■ **What the task requires**: Would you restate all the data that follows, word for word?

-- Begin The records --

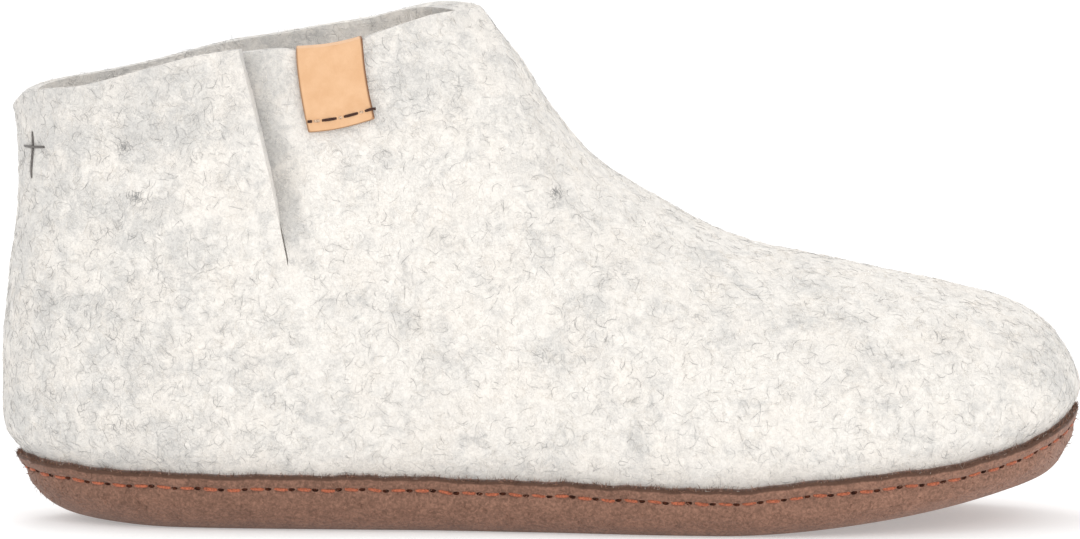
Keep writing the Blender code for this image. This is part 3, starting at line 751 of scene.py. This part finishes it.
def leather_finish(name, look):
    """Natural leather: fine pores, faint mottling and dark cut edges, with painted shade along one edge where the tone
    asks for it.
    """
    shader = Shader(name)
    mottle = shader.noise(260.0, 4.0, 0.6)
    dull, bright = tinted(look.leather, (0.95, 0.91, 0.86)), tinted(look.leather, (1.03, 1.04, 1.06))
    colour = shader.ramp(mottle, (0.35, dull), (0.65, bright))
    edge = shader.ramp(shader.attribute("tone"), (0.35, 0.0), (0.75, 1.0))
    colour = shader.mix(edge, colour, (0.20, 0.085, 0.035))
    pores = shader.add("ShaderNodeTexVoronoi", {"Vector": shader.place, "Scale": 2300.0}).outputs["Distance"]
    shader.bump(shader.math("ADD", pores, shader.math("MULTIPLY", mottle, 0.8)), 0.00008, 0.6)
    rough = shader.ramp(mottle, (0.3, 0.50), (0.7, 0.62))
    return shader.finish(colour, rough, Specular_IOR_Level=0.40)


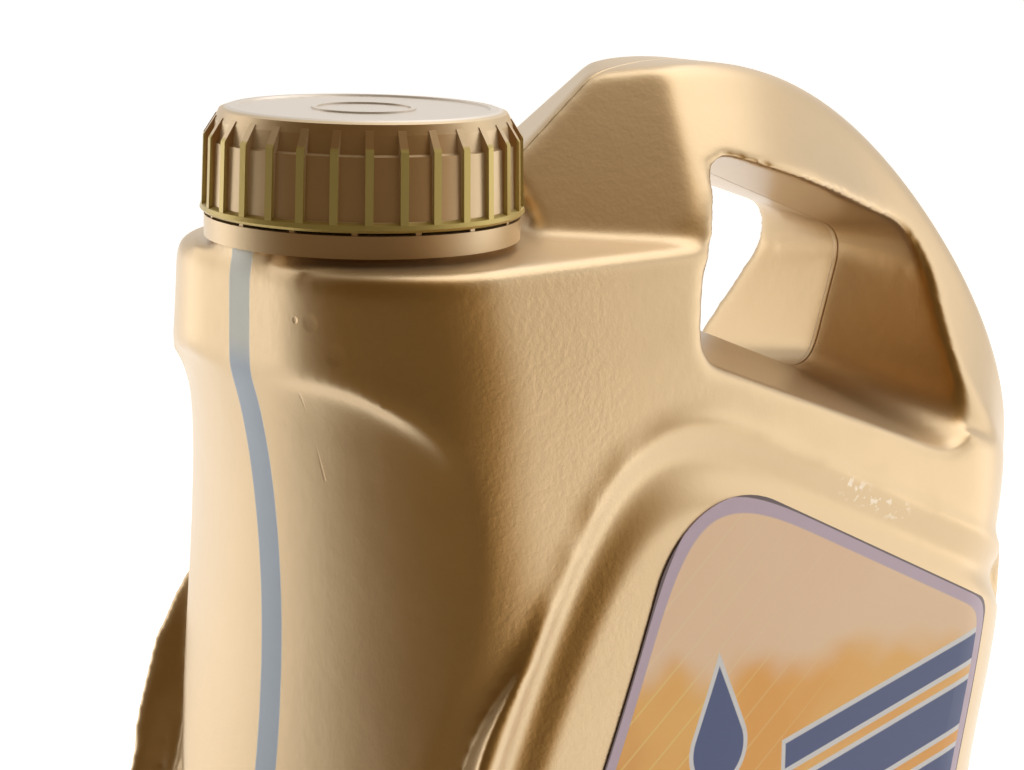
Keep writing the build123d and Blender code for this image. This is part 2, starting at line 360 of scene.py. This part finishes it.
# Each dent's line, radius in millimetres and depth against the grain
DENTS = (
    ((-23.3, -22.8, -13.5), (-23.3, -22.8, -13.5), 2.2, 1.4),
    ((-25.0, -18.2, -8.8), (-25.0, -18.2, -8.8), 1.8, 1.1),
    ((-25.6, -15.0, -8.7), (-25.6, -15.0, -8.7), 0.7, 1.8),
    ((-23.7, -13.9, -21.6), (-19.8, -15.7, -36.3), 0.35, 0.6),
    ((-22.5, -16.5, -24.0), (-20.3, -17.8, -33.0), 0.3, 0.5),
)

DEEP_GOLD = (0.47, 0.25, 0.065)
PALE_GOLD = (0.65, 0.485, 0.285)
GOLD_METALLIC = 0.72
STRIPE_LOW = (0.44, 0.54, 0.68)
STRIPE_HIGH = (0.70, 0.73, 0.68)
STRIPE_BEFORE = -15

# The bottle's relief in one common measure, of which BOTTLE_RELIEF gives the metres
FINE_HEIGHT = 0.3
DIMPLE_HEIGHT = 0.6
LEATHER_HEIGHT = 1.6
SEAM_HEIGHT = 4.0
BOTTLE_RELIEF = 0.00006
CAP_RELIEF = 0.00002


def bottle_height(tree, where, x, side):
    """Fine grain, dimples, the leathery flank, the parting line and the dents, as one height."""
    flank = times(tree, ramp(tree, x, -14, -2), ramp(tree, x, 16, 34, 1, 0))
    flank = times(tree, flank, ramp(tree, side, 30, 38))
    seam = times(tree, ramp(tree, side, 0.25, 0.75, 1, 0), ramp(tree, x, -14, -12))
    leather = times(tree, noise(tree, where, 900, 3, 0.6), flank)
    dimple = times(tree, grain(tree, where, 420, 0.5), DIMPLE_HEIGHT)
    height = math_node(tree, "MULTIPLY_ADD", grain(tree, where, 1500, 0.55), FINE_HEIGHT, dimple)
    height = math_node(tree, "MULTIPLY_ADD", leather, LEATHER_HEIGHT, height)
    height = math_node(tree, "MULTIPLY_ADD", seam, SEAM_HEIGHT, height)
    for start, end, radius, depth in DENTS:
        dent = near_line(tree, where, start, end, radius)
        height = math_node(tree, "MULTIPLY_ADD", dent, -depth, height)
    return height


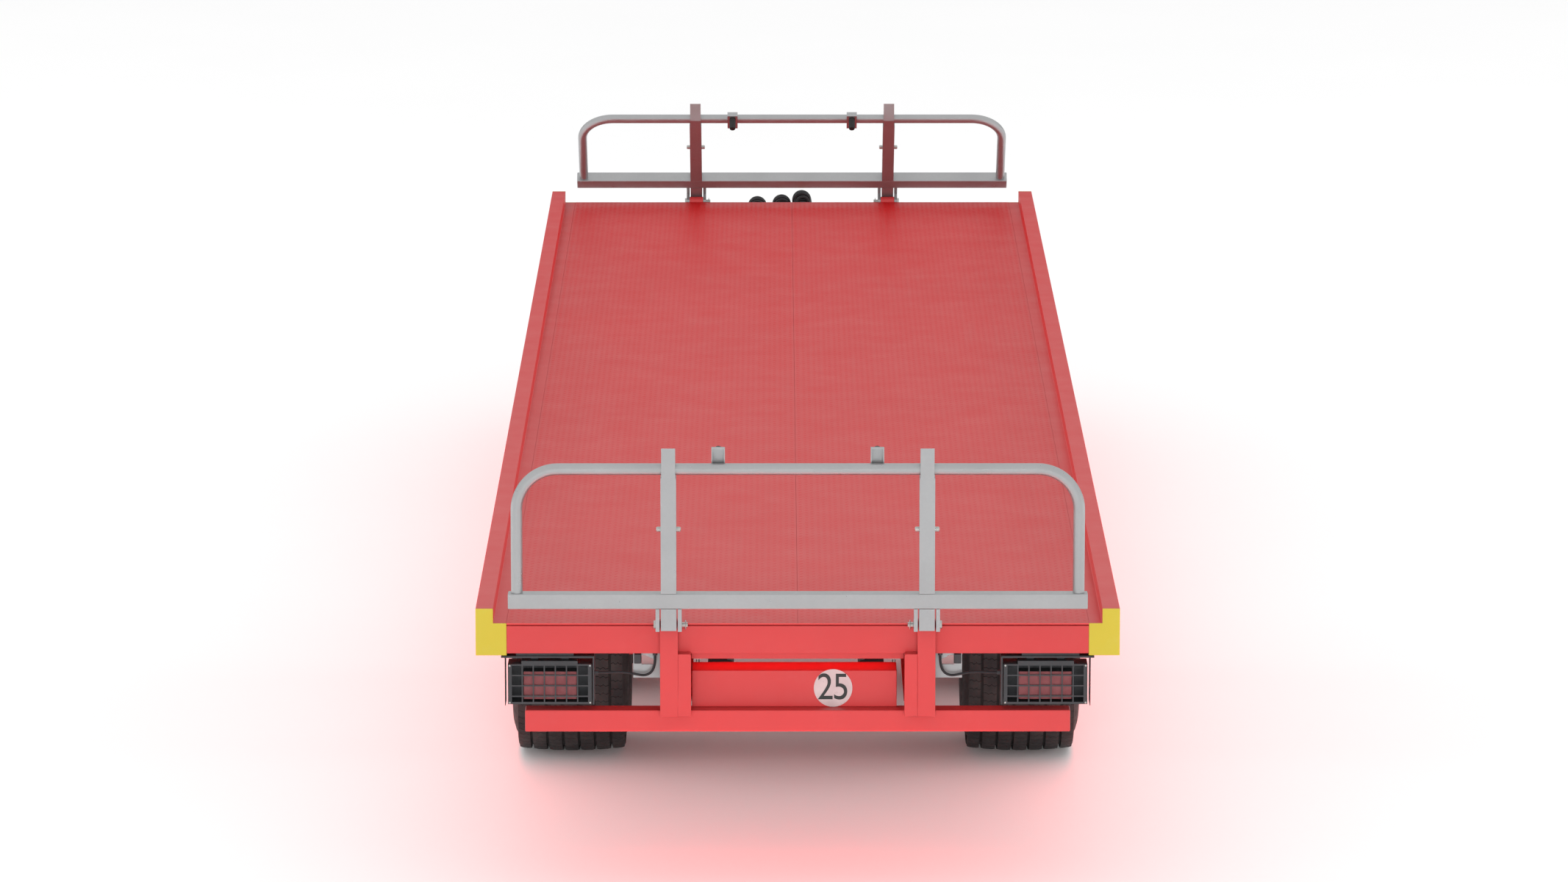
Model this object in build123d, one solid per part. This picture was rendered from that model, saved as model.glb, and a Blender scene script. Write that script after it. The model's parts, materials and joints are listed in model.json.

-- End The records --

■ **Written response**:
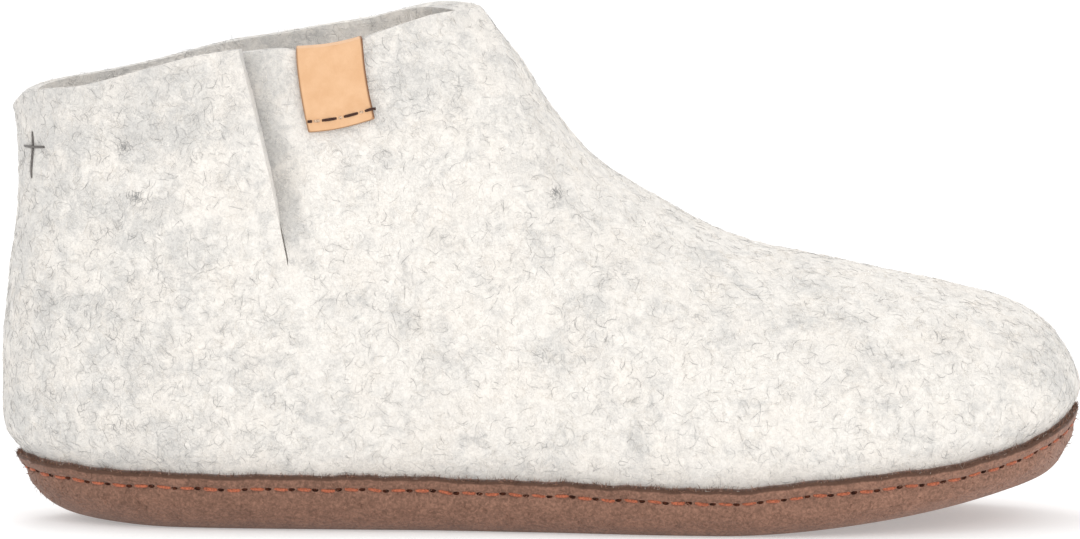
Keep writing the Blender code for this image. This is part 3, starting at line 751 of scene.py. This part finishes it.
def leather_finish(name, look):
    """Natural leather: fine pores, faint mottling and dark cut edges, with painted shade along one edge where the tone
    asks for it.
    """
    shader = Shader(name)
    mottle = shader.noise(260.0, 4.0, 0.6)
    dull, bright = tinted(look.leather, (0.95, 0.91, 0.86)), tinted(look.leather, (1.03, 1.04, 1.06))
    colour = shader.ramp(mottle, (0.35, dull), (0.65, bright))
    edge = shader.ramp(shader.attribute("tone"), (0.35, 0.0), (0.75, 1.0))
    colour = shader.mix(edge, colour, (0.20, 0.085, 0.035))
    pores = shader.add("ShaderNodeTexVoronoi", {"Vector": shader.place, "Scale": 2300.0}).outputs["Distance"]
    shader.bump(shader.math("ADD", pores, shader.math("MULTIPLY", mottle, 0.8)), 0.00008, 0.6)
    rough = shader.ramp(mottle, (0.3, 0.50), (0.7, 0.62))
    return shader.finish(colour, rough, Specular_IOR_Level=0.40)


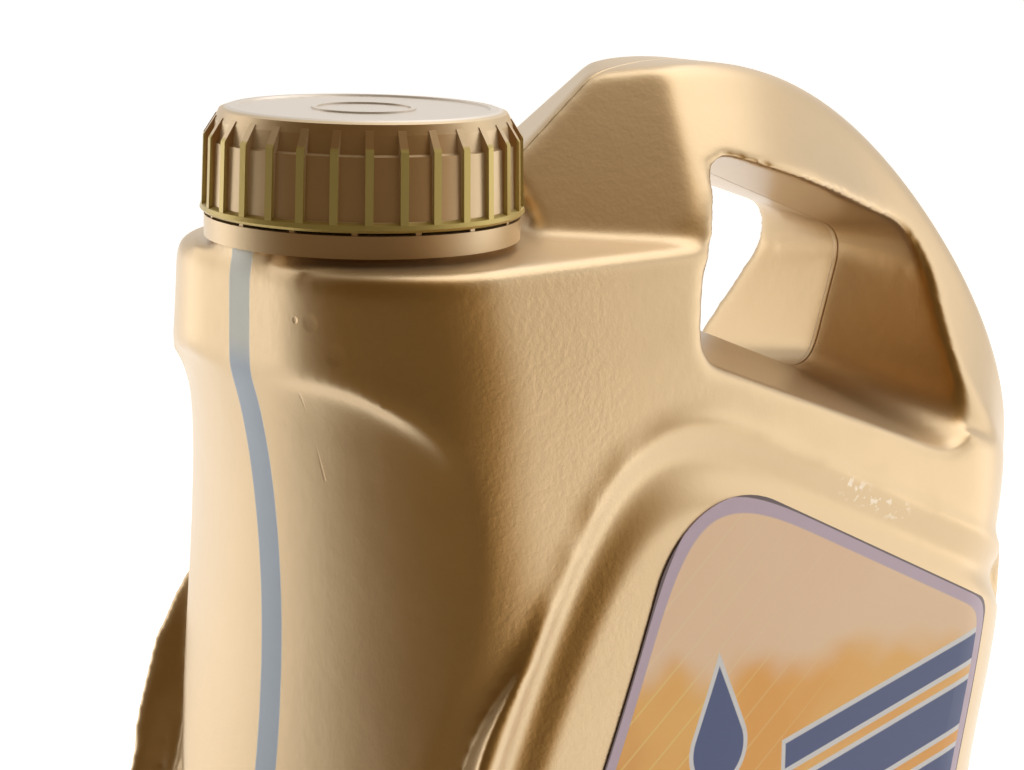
Keep writing the build123d and Blender code for this image. This is part 2, starting at line 360 of scene.py. This part finishes it.
# Each dent's line, radius in millimetres and depth against the grain
DENTS = (
    ((-23.3, -22.8, -13.5), (-23.3, -22.8, -13.5), 2.2, 1.4),
    ((-25.0, -18.2, -8.8), (-25.0, -18.2, -8.8), 1.8, 1.1),
    ((-25.6, -15.0, -8.7), (-25.6, -15.0, -8.7), 0.7, 1.8),
    ((-23.7, -13.9, -21.6), (-19.8, -15.7, -36.3), 0.35, 0.6),
    ((-22.5, -16.5, -24.0), (-20.3, -17.8, -33.0), 0.3, 0.5),
)

DEEP_GOLD = (0.47, 0.25, 0.065)
PALE_GOLD = (0.65, 0.485, 0.285)
GOLD_METALLIC = 0.72
STRIPE_LOW = (0.44, 0.54, 0.68)
STRIPE_HIGH = (0.70, 0.73, 0.68)
STRIPE_BEFORE = -15

# The bottle's relief in one common measure, of which BOTTLE_RELIEF gives the metres
FINE_HEIGHT = 0.3
DIMPLE_HEIGHT = 0.6
LEATHER_HEIGHT = 1.6
SEAM_HEIGHT = 4.0
BOTTLE_RELIEF = 0.00006
CAP_RELIEF = 0.00002


def bottle_height(tree, where, x, side):
    """Fine grain, dimples, the leathery flank, the parting line and the dents, as one height."""
    flank = times(tree, ramp(tree, x, -14, -2), ramp(tree, x, 16, 34, 1, 0))
    flank = times(tree, flank, ramp(tree, side, 30, 38))
    seam = times(tree, ramp(tree, side, 0.25, 0.75, 1, 0), ramp(tree, x, -14, -12))
    leather = times(tree, noise(tree, where, 900, 3, 0.6), flank)
    dimple = times(tree, grain(tree, where, 420, 0.5), DIMPLE_HEIGHT)
    height = math_node(tree, "MULTIPLY_ADD", grain(tree, where, 1500, 0.55), FINE_HEIGHT, dimple)
    height = math_node(tree, "MULTIPLY_ADD", leather, LEATHER_HEIGHT, height)
    height = math_node(tree, "MULTIPLY_ADD", seam, SEAM_HEIGHT, height)
    for start, end, radius, depth in DENTS:
        dent = near_line(tree, where, start, end, radius)
        height = math_node(tree, "MULTIPLY_ADD", dent, -depth, height)
    return height


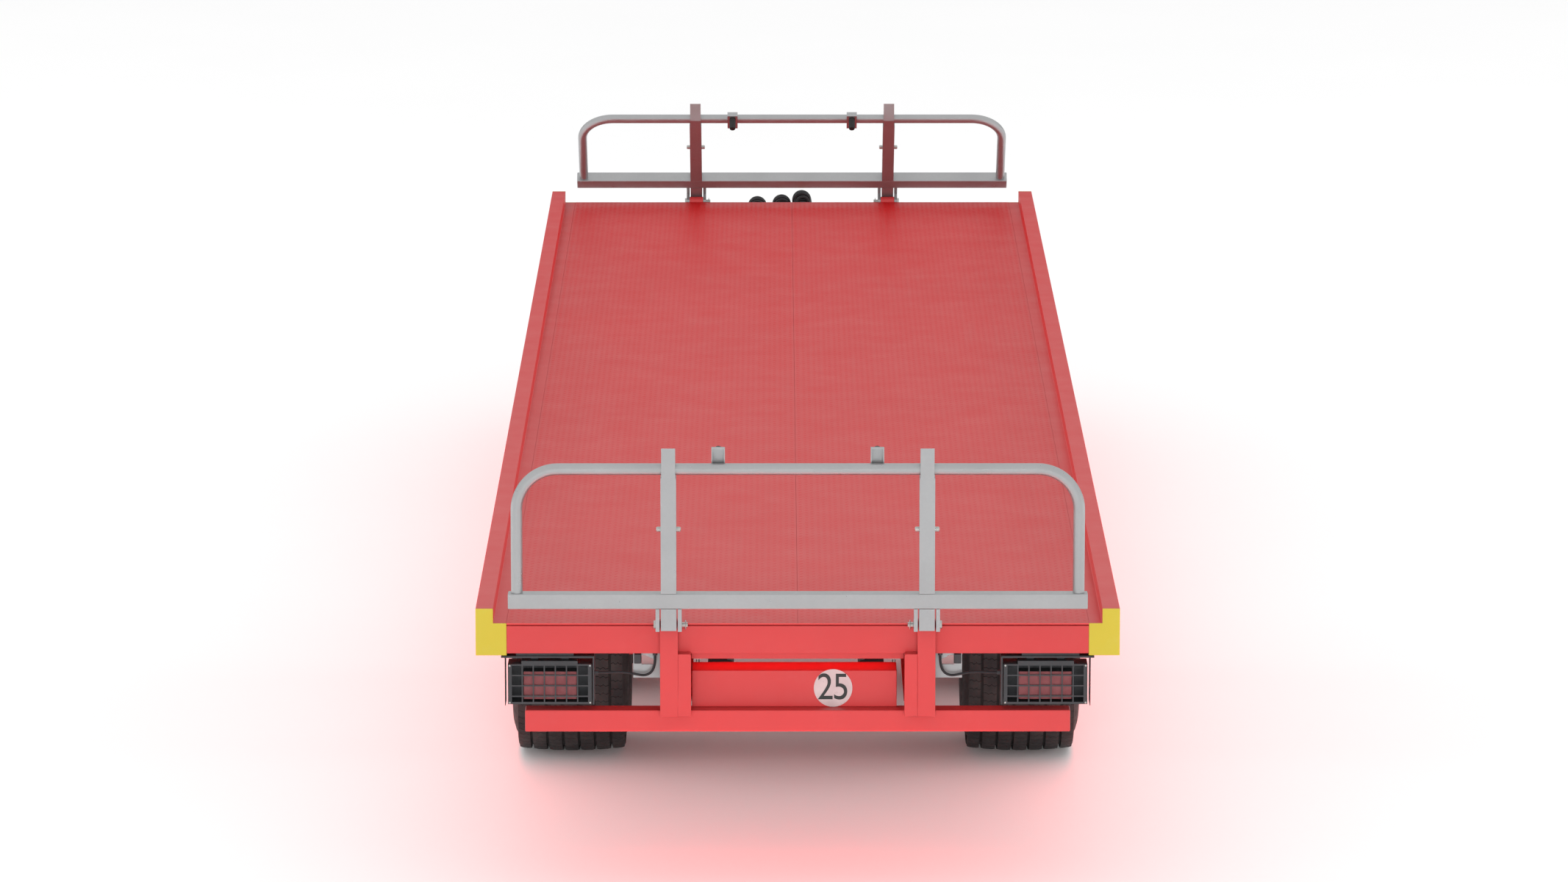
Model this object in build123d, one solid per part. This picture was rendered from that model, saved as model.glb, and a Blender scene script. Write that script after it. The model's parts, materials and joints are listed in model.json.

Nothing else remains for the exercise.